Peter Bofinger is professor of economics at Würzburg University and a former member of the German Council of Economic Experts. He has written an excellent, and accessible, article on Social Europe in which he explains why Keynesian thinking explains the world as it is, and neoclassical economics explains a world that does not exist.
At the core of his argument is this suggestion:
[T]he laws of motion of the classical and the Keynesian world view differ.... In the classical model saving generates investment. In the Keynesian model investment generates saving. In the classical model saving and investment determine the interest rate. In the Keynesian model saving and investment determine aggregate output.
This is not minor. As Keynes himself put it:
I ... argue that the postulates of the classical theory are applicable to a special case only and not to the general case … The characteristics of the special case assumed by the classical theory happen not to be those of the economic society in which we actually live, with the result that its teaching is misleading and disastrous if we attempt to apply it to the facts of experience.
Bofinger summarises his argument in this table:
And then he notes:
But unlike in astronomy, this scientific revolution was successfully defeated by the classical paradigm. The representatives of the old regime carried this off with a brilliant move. They developed the ‘neoclassical synthesis’, turning the tables by presenting the Keynesian world view instead as a special case of the classical.
We have all paid the price for this deceit on the part of the neoclassical synthesis. And Bofinger makes it clear that this is no minor issue:
In the classical model there is no money. There is only one all-purpose good which can be used equally as a consumer good, an investment good and as a means of finance (‘funds’). In this model, saving—not consuming the all-purpose good—is the prerequisite for investment. Basically, the classical model is a model for a corn economy: households decide whether to consume the corn or to save it. If it is saved it can be supplied to investors who sow the grains, repaying to the households one period later the credit amount plus interest.
In the Keynesian model the ‘funds’ exchanged on the capital market are made up of money—‘funds’ are bank deposits. Funds are not created here by a renunciation of consumption but by the banks granting credit.
This is, of course, a claim that is also called to modern monetary theory, but let's ignore that for the moment. Instead concentrate on the suggestion that neoclassical economics presumes that there is no money, because that claim on Bofinger's part is absolutely right: most especially at the macroeconomic level neoclassical economics has no role for money, at all. Indeed, it simply does not exist in its models of general equilibrium. As a result a ruse is required to get it into national income accounting, precisely because in most macroanalysis banks do not add value, which they and those who claim to adhere to this method of thinking would rather not acknowledge.
There are practical implications as well. Neoclassical thinking has an obsession with saving, as result of which billions of pounds are spent each year subsidising those who are already wealthy, and more than 80% of all financial assets are held in tax incentivised accounts, whether that is appropriate or not. This is because that neoclassical thinking does, as Bofinger suggests, promote the idea that this is the basis on which investment takes place.

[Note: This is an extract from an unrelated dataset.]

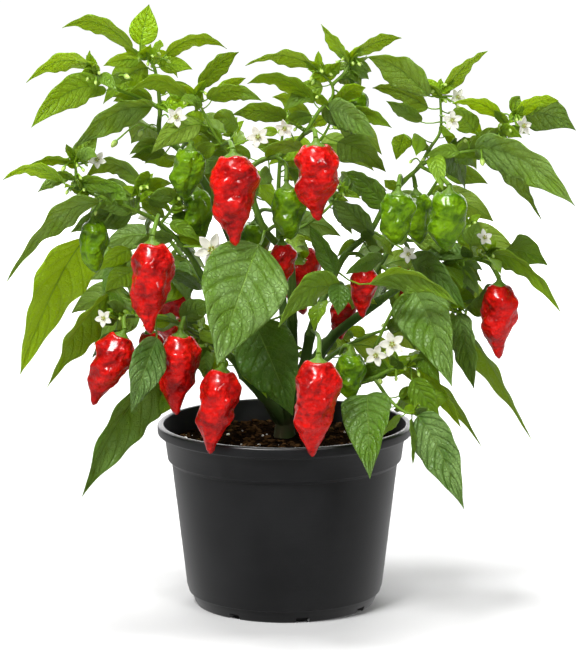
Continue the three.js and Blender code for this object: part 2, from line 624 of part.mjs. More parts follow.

And yet, we know that is not true. Simple observation of markets shows that it is credit and not saving that funds business. And we also know that credit is no more than a promise that is recorded by a few keystrokes in a computer, and that money is created as a result.
This difference is not then minor: it is fundamental. As Bofinger puts it:
The classical model is therefore not a representation of the long-term laws of economic motion. It is the representation of a fantasy world whose laws of motion have nothing to do with reality. With these opposite laws of motion, a synthesis of the classical and the Keynesian model is as flawed as an attempt to combine the models of Ptolemy and Copernicus. In fact, Tycho Brahe (1546-1601) tried a similar synthesis (the Tychonian system) but, of course, it failed.
We are living with that failure still. And it is why neoclassical economics continues to help destroy us, our economies and our planet. And it has to go.